Verder betoogt verzoekster dat de Commissie door het geven van de bestreden beschikking artikel 9, lid 3, juncto artikel 11, lid 2, van richtlijn 2003/87/EG, alsmede het vertrouwensbeginsel en het beginsel van loyale samenwerking heeft geschonden. In plaats van de in artikel 9, lid 3, van richtlijn 2003/87/EG vastgestelde beperkte bevoegdheden uit te oefenen, heeft zij immers, zonder rekening te houden met de in het nationale toewijzingsplan voor de periode 2008-2012 gevolgde methodiek, in de bestreden beschikking een eigen methode tot vaststelling van de gemiddelde jaarlijkse maximumhoeveelheid van aan Polen toegekende emissierechten gehanteerd en deze methode aan Polen opgelegd, zodat zij zich ten onrechte een bevoegdheid heeft toegeëigend die de richtlijn aan de lidstaten heeft opgedragen. De Commissie heeft het beginsel van loyale samenwerking van de gemeenschapsinstellingen met de autoriteiten van de lidstaten geschonden, doordat zij Polen vóór de vaststelling van de bestreden beschikking niet heeft meegedeeld dat zij haar eigen economisch model zou aanwenden, zodat Polen en de betrokken ondernemingen de mogelijkheid werd ontnomen om opmerkingen te formuleren over de geschiktheid ervan en, in voorkomend geval, de gegevens en veronderstellingen aan de basis van de conclusies van de Commissie in twijfel te trekken.

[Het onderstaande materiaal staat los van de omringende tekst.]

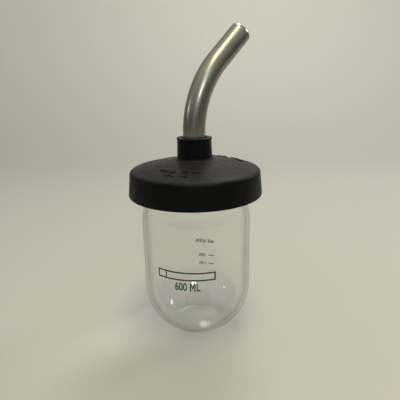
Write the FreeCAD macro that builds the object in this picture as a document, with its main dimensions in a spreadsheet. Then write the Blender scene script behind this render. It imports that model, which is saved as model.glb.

In de vierde plaats heeft de Commissie criterium 3 van bijlage III bij richtlijn 2003/87/EG geschonden, doordat zij in de bestreden beschikking verouderde gegevens inzake de verwachte groei van het BBP en te algemene gegevens voor de berekening van de CO2-emissiehoeveelheid heeft gehanteerd, alsmede de jaarlijkse CO2-emissiehoeveelheid willekeurig heeft verlaagd met 2,5 % extra.

Ten slotte is de bestreden beschikking ontoereikend gemotiveerd, zodat zij artikel 253 EG schendt.

____________

1 - Richtlijn 2003/87/EG van het Europees Parlement en de Raad van 13 oktober 2003 tot vaststelling van een regeling voor de handel in broeikasgasemissierechten binnen de Gemeenschap en tot wijziging van richtlijn 96/61/EG van de Raad (PB L 275, blz. 32).